Just a few weeks ago, the scope of the problem was blatant when flood waters rushing down from the St Ann’s hills swept through the city, dumping massive loads of single-use plastic bottles onto East Port of Spain and South Quay. Elsewhere, carelessly discarded plastic water bottles choke river courses, canals and drains, and disrupt the natural flow of water out to the sea. Plastic bottles are also a nightmare problem at the nation’s landfills where, according to the experts, each bottle can take up to 1,000 years to decompose.
Trinidad and Tobago cannot be serious about pursuing a climate change agenda and still continue to give the plastic bottled water industry the benefit of a tax break. For, make no mistake about it, the removal of VAT on bottled water makes it cheaper and therefore more attractive to the consumer. Given the obvious contradiction between this measure and the environmental agenda to which the Government claims to subscribe, we look forward to hearing what Planning Minister Camille Robinson-Regis has to say about the removal of VAT on bottled water when she joins the budget debate.
The Government has so far shown a complete lack of muscle and commitment in dealing with the environmental impact of the beverage industry’s operations. There can be no good explanation for why the Beverage Container Bill 2012 is yet to see the light of day. It has been 21 years since the country decided that it was necessary to legislate against plastic bottle pollution. It took 12 years to draft the law which has now been sitting around for nine years.
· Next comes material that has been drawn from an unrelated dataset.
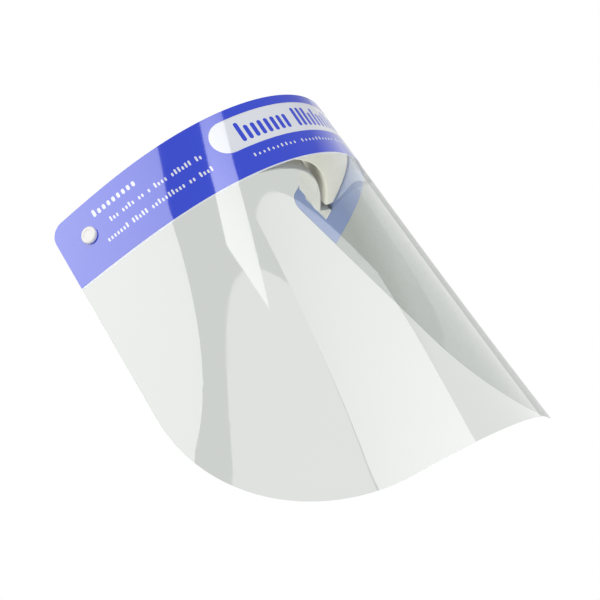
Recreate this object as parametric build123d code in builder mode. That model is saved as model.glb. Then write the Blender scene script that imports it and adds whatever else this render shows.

When this newspaper checked on the bill’s progress in August, in the immediate aftermath of the floods in Port of Spain, we were told that the Ministry of Public Utilities was simplifying the bill for presentation in September. That month has come and gone without any reference to it. Instead, the Government has gone in the other direction by removing VAT on bottled water and juice.
Other items on Minister Imbert’s new VAT-free list are also mystifying in the context of the Ministry of Health’s increasingly vociferous advocacy of healthier eating. With Covid-19 bringing to the fore the danger of T&T’s high rate of heart disease, diabetes, hypertension and cancer, the Ministry of Health has been pounding the message of healthier eating.
In the midst of this comes the Minister of Finance to make sugars and processed food cheaper and, therefore, more available to the poor. The fact that several of his selected items were already VAT-free suggests a lack of attention to finding imaginative ways to ease the pressure on the poor with some standard of quality nutrition.